The Register-Herald, Beckley, West Virginia

September 3, 2010

Poor grade

Had homework been done, swing flap would never have gotten airborne


— Somebody didn’t do his or her homework.

A flap over removing swings from all Cabell County elementary schools because of a lawsuit had all the makings of a rip-roaring good controversy.

After all, what is more synonymous with childhood than soaring on a swing or twirling in the seat until you are dizzy.

School system safety manager Tim Stewart announced earlier this week that the swings had to go because Cabell could not afford to upgrade the safety barriers that surround them.

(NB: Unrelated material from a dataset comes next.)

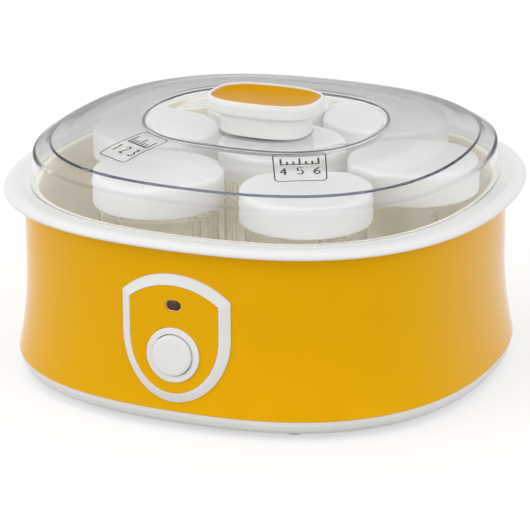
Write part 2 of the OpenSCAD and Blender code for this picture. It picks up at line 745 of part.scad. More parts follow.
// Glass jar with a rounded foot, a shallow neck and a lip for the cap
module jar(n) {
    neck_z = cap_foot - 1.5;
    color("azure", 0.5) at_jar(n) rotate_extrude() polygon([
        [0, jar_bottom], [jar_r - 5, jar_bottom], [jar_r - 2, jar_bottom + 0.9],
        [jar_r - 0.5, jar_bottom + 3], [jar_r, jar_bottom + 6],
        [jar_r, neck_z - 2], [jar_r - 0.4, neck_z], [jar_r - 1, neck_z + 1.5], [jar_r - 1, jar_top - 5.5],
        [lip_r, jar_top - 4], [lip_r, jar_top - 1.2], [lip_r - 0.9, jar_top],
        [neck_in + 0.6, jar_top], [neck_in, jar_top - 0.8], [neck_in, neck_z + 1],
        [jar_r - jar_wall, neck_z - 3], [jar_r - jar_wall, jar_bottom + jar_floor_t + 5],
        [jar_r - jar_wall - 1.5, jar_bottom + jar_floor_t + 1.5],
        [jar_r - jar_wall - 5, jar_bottom + jar_floor_t],
        [0, jar_bottom + jar_floor_t]]);
}

// White press-on cap with rounded edges
module cap(n) {
    color("white") at_jar(n) rotate_extrude() polygon([
        [0, cap_under], [cap_r - cap_wall, cap_under], [cap_r - cap_wall, cap_foot + 0.6],
        [cap_r - cap_wall + 0.6, cap_foot], [cap_r - 1.2, cap_foot], [cap_r - 0.3, cap_foot + 0.8],
        [cap_r, cap_foot + 2.2], [cap_r, cap_top - 3], [cap_r - 0.5, cap_top - 1.4],
        [cap_r - 1.5, cap_top - 0.4], [cap_r - 3, cap_top], [0, cap_top]]);
}

base_pan();
body_shell();
collar();
chamber();
heat_spreader();
heating_element();
heater_cover();
heater_screws();
thermostat();
thermal_fuse();
fuse_clip();
control_board();
push_switch();
led();
led_window();
control_panel();
panel_frame();
button_bezel();
power_button();
terminal_block();
cord_gland();
base_screws();
foot(foot_angles[0]);  // front_left_foot
foot(foot_angles[1]);  // front_right_foot
foot(foot_angles[2]);  // rear_left_foot
foot(foot_angles[3]);  // rear_right_foot
lid_shell();
knob_body();
knob_insert();
knob_washer();
knob_screw();
jar(1);  // jar_1
jar(2);  // jar_2
jar(3);  // jar_3
jar(4);  // jar_4
jar(5);  // jar_5
jar(6);  // jar_6
jar(7);  // jar_7
cap(1);  // cap_1
cap(2);  // cap_2
cap(3);  // cap_3
cap(4);  // cap_4
cap(5);  // cap_5
cap(6);  // cap_6
cap(7);  // cap_7
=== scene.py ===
"""Looks of the yogurt maker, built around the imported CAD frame.

Lengths in this file are in millimetres until a mesh is made, as in the part's source.
"""

import json
import math

import bmesh
import bpy
import numpy as np
from mathutils import Matrix, Vector


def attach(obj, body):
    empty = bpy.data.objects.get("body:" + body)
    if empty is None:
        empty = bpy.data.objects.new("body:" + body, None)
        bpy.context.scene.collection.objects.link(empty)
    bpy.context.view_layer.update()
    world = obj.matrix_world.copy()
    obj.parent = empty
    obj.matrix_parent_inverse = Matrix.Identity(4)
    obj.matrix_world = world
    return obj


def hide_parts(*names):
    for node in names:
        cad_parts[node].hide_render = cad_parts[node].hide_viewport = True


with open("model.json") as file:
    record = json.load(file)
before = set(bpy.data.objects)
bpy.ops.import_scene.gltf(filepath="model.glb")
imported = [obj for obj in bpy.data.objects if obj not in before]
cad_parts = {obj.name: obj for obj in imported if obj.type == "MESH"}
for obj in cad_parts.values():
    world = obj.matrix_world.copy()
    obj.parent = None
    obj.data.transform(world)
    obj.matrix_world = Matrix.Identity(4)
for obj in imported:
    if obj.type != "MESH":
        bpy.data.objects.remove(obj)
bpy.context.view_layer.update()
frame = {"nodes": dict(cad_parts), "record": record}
scene = bpy.context.scene
MM = 0.001

# ---------------------------------------------------------------- camera

CAMERA_DISTANCE = 1597
CAMERA_ELEVATION = math.radians(19.526)
CAMERA_AZIMUTH = math.radians(23.003)
CAMERA_ROLL = math.radians(-0.37)
FOCAL_PIXELS = 3008
PICTURE = 530
SENSOR = 36
TARGET = Vector((0, 0, 48.7))
TARGET_OFF_CENTRE = 2.1


def make_camera():
    flat = CAMERA_DISTANCE * math.cos(CAMERA_ELEVATION)
    place = TARGET + Vector((
        flat * math.sin(CAMERA_AZIMUTH),
        -flat * math.cos(CAMERA_AZIMUTH),
        CAMERA_DISTANCE * math.sin(CAMERA_ELEVATION),
    ))
    ahead = (TARGET - place).normalized()
    right = ahead.cross(Vector((0, 0, 1))).normalized()
    up = right.cross(ahead)
    rolled_right = right * math.cos(CAMERA_ROLL) + up * math.sin(CAMERA_ROLL)
    rolled_up = up * math.cos(CAMERA_ROLL) - right * math.sin(CAMERA_ROLL)
    data = bpy.data.cameras.new("camera")
    data.sensor_width = SENSOR
    data.lens = FOCAL_PIXELS / PICTURE * SENSOR
    data.shift_x = -TARGET_OFF_CENTRE / PICTURE
    data.clip_end = 100
    camera = bpy.data.objects.new("camera", data)
    scene.collection.objects.link(camera)
    turn = Matrix((rolled_right, rolled_up, -ahead)).transposed().to_4x4()
    camera.matrix_world = Matrix.Translation(place * MM) @ turn
    scene.camera = camera


# ---------------------------------------------------------------- materials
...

Monkey bars, another playground staple that was also the object of a lawsuit by the same parent for a different child with a different injury, were going to be allowed to stay.

Even the politicians were getting involved with Sen. Evan Jenkins, D-Cabell, calling for a moratorium on the ban until he, school board officials and its casualty insurance provider could meet and gain a better understanding of what the surrounding factors are.

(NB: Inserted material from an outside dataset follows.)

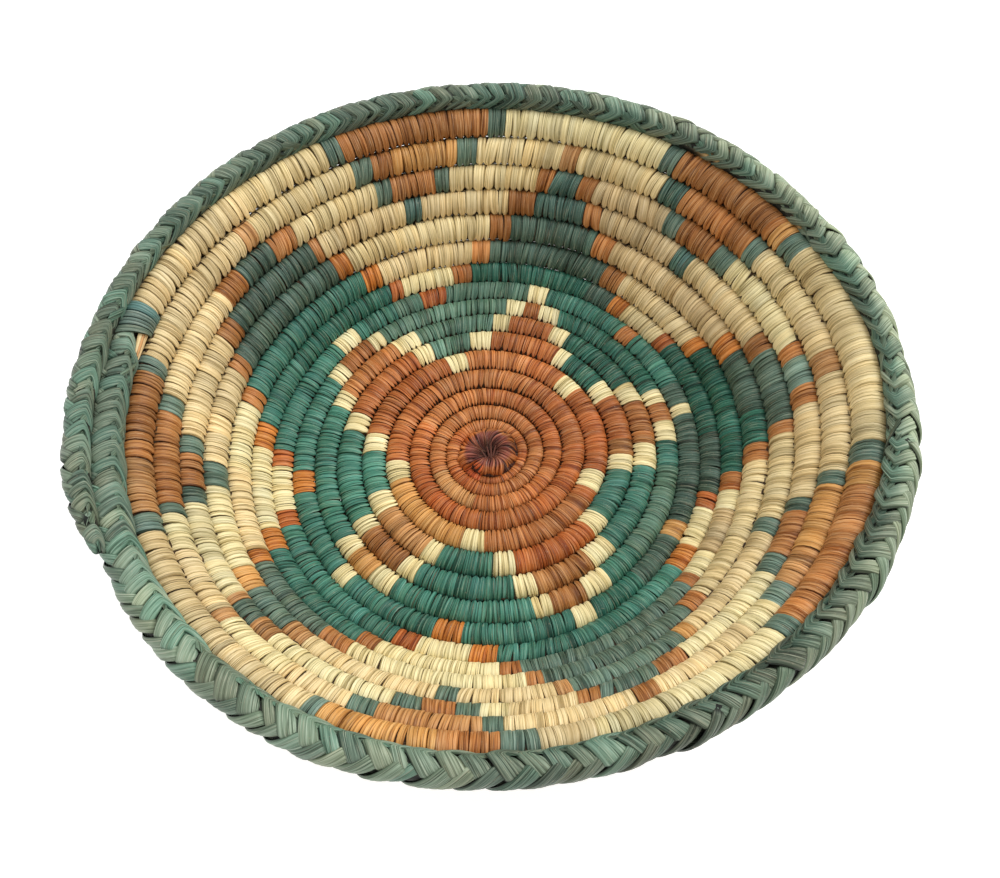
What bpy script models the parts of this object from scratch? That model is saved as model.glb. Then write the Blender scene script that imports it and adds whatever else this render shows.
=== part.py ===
"""Coiled basket bowl, wrapped in dyed palm leaf, with a braided rim.

A bundle of straw runs in one spiral from a leaf knot at the middle of the base
to the rim, and leaf is wrapped round it all the way. The first turns lie flat
and the others climb, so the spiral makes a shallow bowl. A second bundle, under
a braid, goes once round the rim and ends in a tail outside its own beginning.
A leaf tie closes the coil, and three straw ends show beside it.

Metres, +Z up. The bowl stands on z = 0 with its middle at the origin. A place
on the spiral is a number of turns, counted counter-clockwise from +X.
"""
import math

import bpy
import numpy as np

# The coil: where it starts and ends, in turns, and the size of its rows
COIL_START_TURN = 0.6
COIL_END_TURN = 16.4635
START_RADIUS = 0.0072
ROW_WIDTH = 0.0132
ROW_WIDTH_SHARES = ((0.5, 0.452), (2, 0.5), (4, 0.715), (6, 0.797), (8, 0.716),
                    (10, 0.716), (12, 0.941), (14, 0.871), (16, 1.0))
START_TAPER_SHARES = ((0.6, 0.68), (1.4, 1.0))
ROW_GAP = 0.0006
POINTS_PER_TURN = 19

# The bowl: flat to the first turn named here, at full slope from the second
FLAT_TO_TURN = 7.74
SLOPED_FROM_TURN = 12.08
WALL_SLOPE_DEG = 50.0
FLOOR_CUT = 0.0005

# The hand-made shape: how far the wall leans and dips, as shares of its radius
# and height
WARP_TURN = 16
LEAN_SHARE = 0.0167
TILT_X_SHARE = 0.0156
TILT_Y_SHARE = -0.0377
SADDLE_SHARES = (-0.02, -0.0368)

# Across a row, as shares of half its width: along the wall, then through it
ROW_SECTION_SHARES = ((1.0, 0.0), (0.55, 0.93), (-0.55, 0.93),
                      (-1.0, 0.0), (-0.55, -0.93), (0.55, -0.93))
ROW_HEIGHT_SHARE = 0.93
CORE_SECTION_SHARES = ((1.0, 0.0), (0.0, 1.0), (-1.0, 0.0), (0.0, -1.0))
CORE_SHARE = 0.6
FIT_CLEARANCE = 0.0003

# The knot at the start
KNOT_HEIGHT = 0.0068
KNOT_PROFILE_SHARES = ((0.8, 0.0), (0.97, 0.22), (1.0, 0.5), (0.88, 0.82),
                       (0.62, 1.0), (0.34, 0.9))
KNOT_DIMPLE_SHARE = 0.7

# The rim: a round of straw under a braid, laid on the last row
RIM_START_TURN = 16.468
RIM_END_TURN = 17.5736
RIM_WIDTH = 0.0126
RIM_WIDTH_SHARES = ((16.6, 0.99), (16.75, 0.88), (17.0, 0.92), (17.25, 0.8),
                    (17.46, 0.78), (17.545, 0.7), (17.5736, 0.3))
RIM_HEIGHT_SHARE = 1.04
RIM_POINTS_PER_TURN = 24
RIM_SIDES = 8
STRAW_ROOM = 0.0046
STRAW_ROOM_TO_TURN = 16.496

# The tie over the end of the coil, and the straw ends beside it
TIE_LENGTH = 0.0105
STRAW_LENGTH = 0.0115
STRAW_WIDTH = 0.0013
STRAW_SIDES = 6
STRAW_TIP_SHARE = 0.45
STRAW_PLACE_SHARES = ((-0.72, 0.1), (-0.6, 0.42), (-0.44, 0.66))

# Materials: colour, roughness
LEAF_ROUGHNESS = 0.62
COLOURS = {
    "knot_leaf": (0.16, 0.055, 0.04),
    "rust_leaf": (0.42, 0.15, 0.05),
    "green_leaf": (0.05, 0.19, 0.15),
    "natural_leaf": (0.66, 0.52, 0.31),
    "teal_leaf": (0.17, 0.27, 0.23),
    "straw": (0.55, 0.4, 0.2),
}

# The spiral is worked out on this many steps a turn, past the rim's end
STEPS_PER_TURN = 400
TABLE_END_TURN = 18


def clear_scene():
    """Removes whatever the scene holds."""
    for thing in list(bpy.data.objects):
        bpy.data.objects.remove(thing, do_unlink=True)


def from_shares(turn, table):
    """Reads a table of (turn, share) pairs at any turn."""
    places = [row[0] for row in table]
    shares = [row[1] for row in table]
    return np.interp(turn, places, shares)


def row_pitch(turn):
    """Room that one row takes across the wall."""
    return ROW_WIDTH * from_shares(turn, ROW_WIDTH_SHARES)


def row_half(turn):
    """Half the width of the row itself, thinner where the coil starts."""
    taper = from_shares(turn, START_TAPER_SHARES)
    return (row_pitch(turn) * taper - ROW_GAP) / 2


def slope(turn):
    """Slope of the wall, eased from the flat base to the straight wall."""
    climb = (turn - FLAT_TO_TURN) / (SLOPED_FROM_TURN - FLAT_TO_TURN)
    climb = np.clip(climb, 0.0, 1.0)
    return math.radians(WALL_SLOPE_DEG) * climb * climb * (3 - 2 * climb)


def spiral_table():
    """Radius and height of the coil's centre line, summed along the wall."""
    turns = np.linspace(0.0, TABLE_END_TURN, TABLE_END_TURN * STEPS_PER_TURN + 1)
    middle = (turns[1:] + turns[:-1]) / 2
    step = row_pitch(middle) / STEPS_PER_TURN
    out = np.concatenate(([0.0], np.cumsum(step * np.cos(slope(middle)))))
    up = np.concatenate(([0.0], np.cumsum(step * np.sin(slope(middle)))))
    seat = row_half(np.minimum(turns, FLAT_TO_TURN)) * ROW_HEIGHT_SHARE
    thinner = row_pitch(turns) * (1 - from_shares(turns, START_TAPER_SHARES)) / 2
    return turns, START_RADIUS + out + thinner, up + seat - FLOOR_CUT


TURNS, RADII, HEIGHTS = spiral_table()
WARP_RADIUS = float(np.interp(WARP_TURN, TURNS, RADII))
WARP_HEIGHT = float(np.interp(WARP_TURN, TURNS, HEIGHTS))


def warp(x, y, z):
    """Bends the true bowl into the hand-made one. The floor stays flat."""
    up = z / WARP_HEIGHT
    angle = 2 * math.atan2(y, x)
    saddle = 1 + SADDLE_SHARES[0] * math.cos(angle) + SADDLE_SHARES[1] * math.sin(angle)
    moved = x + LEAN_SHARE * up * WARP_RADIUS
    tilt = up * (TILT_X_SHARE * moved + TILT_Y_SHARE * y)
    return moved, y, z * saddle + tilt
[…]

“We want our kids to be safe, but we don’t want to keep them in a bubble, either,” Jenkins said.

But late Thursday afternoon, Cabell school officials announced that it had halted its planned removal of swings. It seems that after consulting with the state Department of Education’s Office of School Facilities, they discovered that swings are required at its elementary schools.

Who knew? Apparently not Stewart.

We see several important issues that arise from this flap that suddenly wasn’t.

First, when are adults going to stop not letting kids be kids? Children today grow up too fast as it is. Taking their playgrounds away will make that problem worse.

Second, parents need to stop blaming everyone who comes into contact with their child for the mistakes that child makes and trying to make someone else pay for that mistake.

According to the original news story about the swing ban, Stewart said the child whose father sued Cabell schools “jumped out like Superman with arms extended.” That sounds like a kid being a kid, not a conspiracy of negligence on the school system’s part.

Children have been getting injured on playgrounds since they were invented — and that goes for both the children and the playground.

Back in the day, playgrounds were all hard asphalt with no safety areas of mulch, pulverized rubber, sand or any other material to break a fall. The majority of us survived.

It’s part of parenting to coach your child not to be foolish and to instill them with a sense of what the child must do — or not do — to keep themselves safe. Not helping them learn to take responsibility for their actions sets them up for greater problems than a skinned knee or broken arm later in life.

Had the child had the accident on a home swing set, whom would the parent have sued?

Again, it appears to us that everyone forgot to complete their homework.